Is it because of the learning rate update? Here is a link to the learning rate updater that I am using: amazon-sagemaker-examples/learning_rates.py at 6c91808ea51f91bfda636c935942d142471001d2 · aws/amazon-sagemaker-examples · GitHub

I cannot reproduce the issue by trying to replicate your pseudo-code using:

model = models.resnet18()
model.unused = nn.Linear(1, 1)
model.cuda()
optimizer = torch.optim.Adam(model.parameters(), lr=1e-3)

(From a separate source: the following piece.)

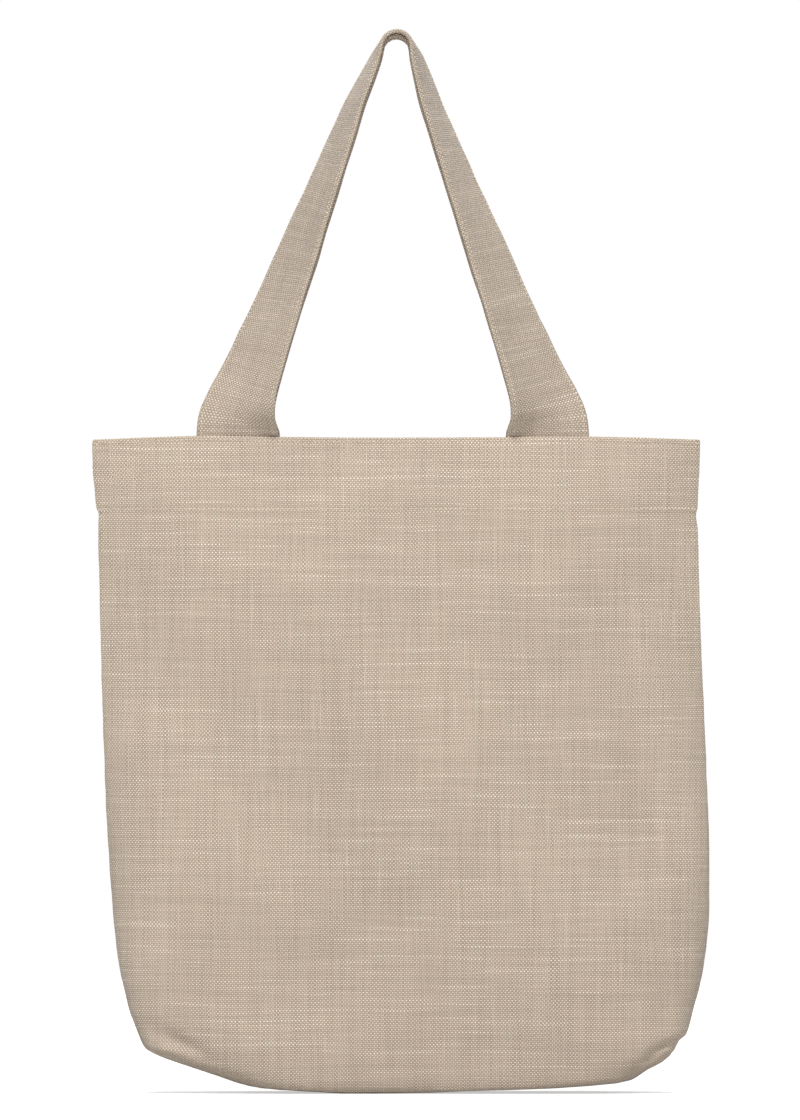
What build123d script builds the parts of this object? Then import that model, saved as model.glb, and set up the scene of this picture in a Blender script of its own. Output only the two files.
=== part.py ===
from build123d import *
import math
import os

# A canvas tote bag, standing on its base with both carrying handles held up together.
# +X runs along the mouth, -Y is the front and +Z is up. The origin is below the middle of the
# mouth, on the surface that the bag stands on.

# ---- Driving dimensions (mm) ----
canvas = 1.2  # thickness of one layer of the cloth
gap = 0.15  # clearance between neighbouring pieces of the bag

mouth_height = 408  # top edge of the hem above the rest face
hem_depth = 45  # how far the mouth's edge is turned down inside
stitch_inset = 2.5  # distance of a stitch row from the edge that it holds
thread = 0.7  # height and width of a sewn row standing on the cloth

allowance = 9  # width of a seam's inner allowance
allowance_half = 1.0  # half the thickness of its two layers
corner_seam_half = 33  # half the length of each boxed corner's cross seam

strap_width = 50
strap_thickness = 2.4
strap_offset = 97  # from the loop's centre to the middle of each sewn end
loop_centre = -2  # sideways place of the loops' tops
loop_top = 664  # top of the front handle above the rest face
knee_height = 20  # where the legs, upright at their sewn ends, bend towards each other
knee_radius = 60
front_lean = 21  # slant of the front handle's legs from the upright
rear_lean = 22  # slant of the rear handle's legs, which lie inside the front one's
nest_drop = 5.5  # how far the rear loop's top lies below the front one's
top_offset = 8  # distance of each loop's top from the bag's middle plane
hem_face = 17.3  # from the bag's middle plane to the hem's outer face at each strap
hinge_gap = 0.4  # clearance between the sewn ends and the loop above them
hem_yaw = 7.0  # turn of the hem about the vertical where a strap is sewn on
twist_rate = 2.6  # how early along a leg the strap turns edge-on
leg_steps = 10  # stretches that each leg is built from
arch_steps = 6

# Body outline from the rest face up: height, half width, half length of the flat side,
# half depth at the middle, sideways shift. The foot leans to +X and rounds up to both corners.
body_stations = [
    (0, 92, 18, 25, 10),
    (4, 122, 24, 30, 13),
    (12, 142, 30, 34, 16),
    (26, 163, 35, 37, 8.5),
    (55, 177, 30, 39, 9),
    (115, 186, 20, 40, 9),
    (240, 188, 9, 37, 4),
    (mouth_height - hem_depth, 188, 4, 30, 0),
    (mouth_height, 190.5, 3, 23, 0),
]
corner_height, corner_half_width, _, _, corner_shift = body_stations[3]
room = 400  # reaches past the bag on every side

os.makedirs("parts", exist_ok=True)


def finish(piece, name):
    """Labels a finished piece and writes it as one STEP file."""
    piece.part.label = name
    export_step(piece.part, f"parts/{name}.step")


# ---- Bag: panels, facings, seams and sewn rows ----
def body_section(station, inset, lift=0):
    """The bag's outline at one height, moved in by inset, as a face with four edges."""
    height, half_width, half_side, half_depth, shift = station
    left = shift - half_width + inset
    right = shift + half_width - inset
    side = max(half_side - inset, 0.4)
    depth = half_depth - inset
    with BuildSketch(Plane.XY.offset(height + lift)) as section:
        with BuildLine():
            ThreePointArc((left, -side), (shift, -depth), (right, -side))
            Line((right, -side), (right, side))
            ThreePointArc((right, side), (shift, depth), (left, side))
            Line((left, side), (left, -side))
        make_face()
    return section.sketch


def body_solid(inset):
    """The bag's volume moved in by inset, with the floor raised by as much."""
    with BuildPart() as solid:
        loft(sections=[body_section(station, inset, inset) for station in body_stations], ruled=True)
    return solid.part


def slab(x_range, y_range, z_range):
    """A box between the given limits, for cutting a piece out of a band."""
    with BuildPart() as block:
        with Locations((x_range[0], y_range[0], z_range[0])):
            Box(
                x_range[1] - x_range[0],
                y_range[1] - y_range[0],
                z_range[1] - z_range[0],
                align=(Align.MIN, Align.MIN, Align.MIN),
            )
    return block.part


def band(outer, inner, low, high):
    """What lies between two insets of the bag and between two heights."""
    with BuildPart() as ring:
        add(body_volume[outer])
        add(body_volume[inner], mode=Mode.SUBTRACT)
        add(slab((-room, room), (-room, room), (low, high)), mode=Mode.INTERSECT)
    return ring.part


facing_outer = canvas + gap
facing_inner = facing_outer + canvas
strap_outer = facing_inner + gap
strap_inner = strap_outer + strap_thickness
seam_outer = canvas + gap
seam_inner = seam_outer + allowance
row_outer = -gap - thread
insets = (row_outer, -gap, 0, canvas, facing_outer, facing_inner, strap_outer, strap_inner, seam_inner)
body_volume = {inset: body_solid(inset) for inset in insets}

hem_bottom = mouth_height - hem_depth
halves = {"front": Keep.TOP, "rear": Keep.BOTTOM}
shell = band(0, canvas, 0, mouth_height)
turned_hem = band(facing_outer, facing_inner, hem_bottom, mouth_height)
for name, keep in halves.items():
    with BuildPart() as panel:
        add(shell)
        split(bisect_by=Plane.XZ, keep=keep)
    finish(panel, f"{name}_panel")
    with BuildPart() as facing:
        add(turned_hem)
        split(bisect_by=Plane.XZ, keep=keep)
    finish(facing, f"{name}_hem_facing")

# The seams' allowances stand inwards: up both sides, along the floor and across both corners.
side_seams = band(seam_outer, seam_inner, corner_height + allowance, hem_bottom - gap)
for name, x_range in (("left", (-room, 0)), ("right", (0, room))):
    with BuildPart() as side_seam:
        add(side_seams)
        add(slab(x_range, (-allowance_half, allowance_half), (0, mouth_height)), mode=Mode.INTERSECT)
    finish(side_seam, f"{name}_side_seam")

floor_half = corner_half_width - 3 * allowance
floor_range = (corner_shift - floor_half, corner_shift + floor_half)
with BuildPart() as bottom_seam:
    add(band(seam_outer, seam_inner, 0, corner_height + allowance))
    add(slab(floor_range, (-allowance_half, allowance_half), (0, mouth_height)), mode=Mode.INTERSECT)
finish(bottom_seam, "bottom_seam")

corner_band = band(seam_outer, seam_inner, corner_height - allowance_half, corner_height + allowance_half)
corner_reach = corner_half_width - 2 * allowance
for name, x_range in (
    ("left", (-room, corner_shift - corner_reach)),
    ("right", (corner_shift + corner_reach, room)),
):
    with BuildPart() as corner_seam:
        add(corner_band)
        add(slab(x_range, (-corner_seam_half, corner_seam_half), (0, mouth_height)), mode=Mode.INTERSECT)
    finish(corner_seam, f"{name}_corner_seam")

# One sewn row runs round the mouth close to each edge of the hem.
row_heights = {"hem_top_stitching": mouth_height - stitch_inset, "hem_lower_stitching": hem_bottom + stitch_inset}
for name, height in row_heights.items():
    with BuildPart() as row:
        add(band(row_outer, -gap, height - thread / 2, height + thread / 2))
    finish(row, name)

# The sewn ends of each strap lie flat inside the hem, on the facing.
strap_band = band(strap_outer, strap_inner, hem_bottom, mouth_height)
for name, y_range in (("front", (-room, 0)), ("rear", (0, room))):
    with BuildPart() as handle_ends:
        for middle in (loop_centre - strap_offset, loop_centre + strap_offset):
            x_range = (middle - strap_width / 2, middle + strap_width / 2)
            with BuildPart(mode=Mode.PRIVATE) as sewn_end:
                add(strap_band)
                add(slab(x_range, y_range, (0, mouth_height)), mode=Mode.INTERSECT)
            add(sewn_end.part)
    finish(handle_ends, f"{name}_handle_ends")


# ---- Handles: twisted loops of strap, each hinged along the hem's top edge ----
strap_depth = strap_outer + strap_thickness / 2  # from the hem's outer face to the strap's middle


def loop_line(side, lean, drop):
    """A handle's middle line, the arch's share of its length, and the normal of its leaning plane."""
    foot = Vector(loop_centre, side * (hem_face - strap_depth), mouth_height + hinge_gap)
    top = Vector(loop_centre, side * top_offset, loop_top - strap_thickness / 2 - drop)
    rise = top - foot
    plane = Plane(origin=foot, x_dir=(1, 0, 0), z_dir=Vector(1, 0, 0).cross(rise))
    slant = math.radians(lean)
    peak = knee_height + strap_offset / math.tan(slant)
    arch_radius = (peak - rise.length) / (1 / math.sin(slant) - 1)
    with BuildLine(plane) as line:
        FilletPolyline(
            (-strap_offset, 0),
            (-strap_offset, knee_height),
            (0, peak),
            (strap_offset, knee_height),
            (strap_offset, 0),
            radius=[knee_radius, arch_radius, knee_radius],
        )
    wire = line.wire()
    arch_share = 2 * arch_radius * math.radians(90 - lean) / wire.length
    return wire, arch_share, plane.z_dir


def strap_planes(side, lean, drop, base_angle):
    """Planes across the strap along its loop; x is across its width, y through its thickness."""
    wire, arch_share, front = loop_line(side, lean, drop)
    leg_share = (1 - arch_share) / 2
    stops = [leg_share * step / leg_steps for step in range(leg_steps)]
    stops += [leg_share + arch_share * step / arch_steps for step in range(arch_steps)]
    stops += [1 - leg_share * (1 - step / leg_steps) for step in range(leg_steps + 1)]
    foot = (wire @ 0).Z
    height = (wire @ 0.5).Z - foot
    planes = []
    for stop in stops:
        point = wire @ stop
        forward = wire % stop
        level = min(max((point.Z - foot) / height, 0), 1)
        edge_on = 1 - (1 - level) ** twist_rate
        angle = math.radians(base_angle + (90 - base_angle) * edge_on)
        across = forward.cross(front) * math.cos(angle) + front * math.sin(angle)
        planes.append(Plane(origin=point, x_dir=across, z_dir=forward))
    return planes


def strip(planes, width, thickness, place=(0, 0)):
    """A flat strip lofted through the planes, with its middle at place in each of them."""
    with BuildPart() as solid:
        for plane in planes:
            with BuildSketch(plane):
                with Locations(place):
                    Rectangle(width, thickness)
        loft(ruled=True)
    return solid.part


row_across = strap_width / 2 - stitch_inset
row_out = strap_thickness / 2 + gap + thread / 4
for name, side, lean, drop, base_angle in (
    ("front", -1, front_lean, 0, hem_yaw),
    ("rear", 1, rear_lean, nest_drop, -hem_yaw),
):
    planes = strap_planes(side, lean, drop, base_angle)
    with BuildPart() as handle:
        add(strip(planes, strap_width, strap_thickness))
    finish(handle, f"{name}_handle")
    with BuildPart() as edge_rows:
        for across in (-row_across, row_across):
            for out in (-row_out, row_out):
                add(strip(planes, thread, thread / 2, (across, out)))
    finish(edge_rows, f"{name}_handle_stitching")
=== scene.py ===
import math

import bmesh
import bpy
import numpy as np
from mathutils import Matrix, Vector, noise


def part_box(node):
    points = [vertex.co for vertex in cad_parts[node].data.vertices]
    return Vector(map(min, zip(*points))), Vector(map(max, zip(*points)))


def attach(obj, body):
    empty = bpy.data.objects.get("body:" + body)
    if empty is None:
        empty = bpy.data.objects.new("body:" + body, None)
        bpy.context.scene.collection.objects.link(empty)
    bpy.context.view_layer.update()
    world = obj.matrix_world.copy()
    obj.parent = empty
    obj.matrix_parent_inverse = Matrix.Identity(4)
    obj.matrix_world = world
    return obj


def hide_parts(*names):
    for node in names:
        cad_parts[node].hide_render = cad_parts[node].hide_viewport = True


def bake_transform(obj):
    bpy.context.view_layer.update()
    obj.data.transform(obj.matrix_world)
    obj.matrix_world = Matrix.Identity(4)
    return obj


# A canvas tote bag standing on its base with both handles held up together.
# Lengths in this file are in metres unless a name ends in _MM.

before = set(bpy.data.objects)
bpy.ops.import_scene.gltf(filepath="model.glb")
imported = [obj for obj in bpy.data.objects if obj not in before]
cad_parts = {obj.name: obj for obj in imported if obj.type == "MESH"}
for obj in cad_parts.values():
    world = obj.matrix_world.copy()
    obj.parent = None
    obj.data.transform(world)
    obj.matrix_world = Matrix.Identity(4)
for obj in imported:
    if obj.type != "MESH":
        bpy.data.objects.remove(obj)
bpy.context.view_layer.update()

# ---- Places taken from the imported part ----
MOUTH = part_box("front_panel")[1].z
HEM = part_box("front_hem_facing")[0].z
LOOP_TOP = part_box("front_handle")[1].z + 0.0012
STRAP_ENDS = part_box("front_handle_ends")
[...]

grad_accumulation_frequency = 10

x = torch.randn(1, 3, 224, 224).cuda()
scaler = torch.cuda.amp.GradScaler()

for idx in range(grad_accumulation_frequency  * 3):
    with torch.cuda.amp.autocast():
         out = model(x)
    
    loss = out.mean()
    loss /= grad_accumulation_frequency 
    scaler.scale(loss).backward()
    
    if idx % grad_accumulation_frequency == 0:
        print("updating parameters")
        scaler.unscale_(optimizer)
        torch.nn.utils.clip_grad_norm_(model.parameters(), 1.)
        scaler.step(optimizer)
        scaler.update()

Could you check what the difference between your code and mine could be which might raise the error?

Hi Ptrblck,
Thank you for supporting looking into this! I ended up figuring out what is likely the issue - I am using the sagemaker model distributed parallel library with pytorch and it seems to be incompatible with both autocast and the auto grad scaler, which seems to be the source of my issues. This can be treated as resolved from my end unless I can later reproduce it outside of the sagemaker environment.